E o resultado da eleição na Argentina?

O caso da Argentina é muito complicado. Um país que se destruiu com o peronismo, entregou uma economia arrebentada para a administração do presidente Macri. Ele só conseguiu apresentar algum resultado no início, depois, falhou e, agora, os peronistas estão voltando. A Argentina vive um quadro extremamente frustrante há décadas, principalmente para um país que já foi uma das principais economias do mundo. O populismo e a demagogia só trouxeram tristeza.

Acredita que que o acordo Mercosul com a União Europeia está ameaçado?

Não sei ainda. A volta do kirchnerismo não anima muito, mas vamos aguardar que sinais eles darão ao mercado. É um processo extremamente penoso para eles, mas para nós também, que estamos aqui do lado.

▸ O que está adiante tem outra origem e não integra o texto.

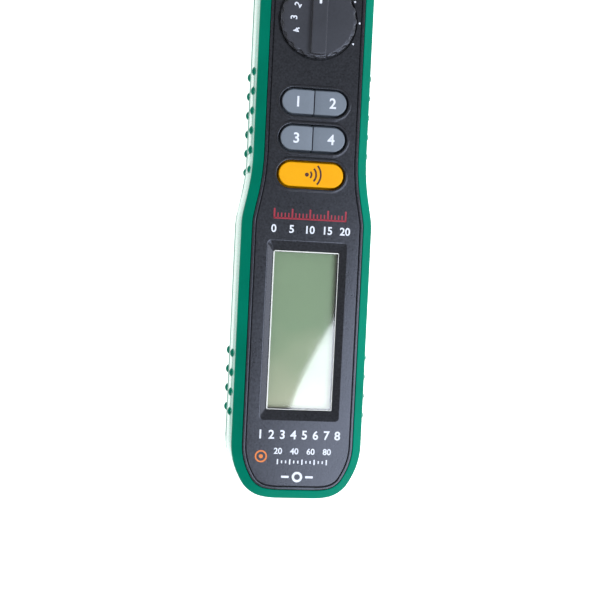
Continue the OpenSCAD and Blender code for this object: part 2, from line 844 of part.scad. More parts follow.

O senhor tem apresentado em entrevistas, eventos públicos e artigos suas ideias para a política econômica do país. Está tendo alguma abertura no governo para expor suas ideias, tem contato com a equipe de Paulo Guedes?

Tenho pouco contato direto com o governo. O ministro Paulo Guedes e eu nos conhecemos de longa data, ele foi meu professor. Temos várias ideias em comum. Mas ele trabalha amarrado a um governo que não necessariamente concorda com ele. Não creio que ele seja contra uma agenda de redução das desigualdades no Brasil. Participei de um grupo que desenvolveu uma proposta de reforma da Previdência detalhada e que foi apresentada ao governo e aproveitada em parte.

Mas os problemas maiores do governo estão dentro do próprio governo, que precisa executar a agenda econômica e corrigir rumos. Temo que isso não ocorra.

E o que vislumbra para o futuro?

O futuro é preocupante. O que me anima é ver o crescimento da participação de jovens na política. Isso, combinado a um ambiente em que sobrevivem as liberdades de expressão, de opinião e de imprensa, nos permite imaginar algum caminho melhor. Mas minha análise objetiva da situação me leva a um estado permanente de preocupação.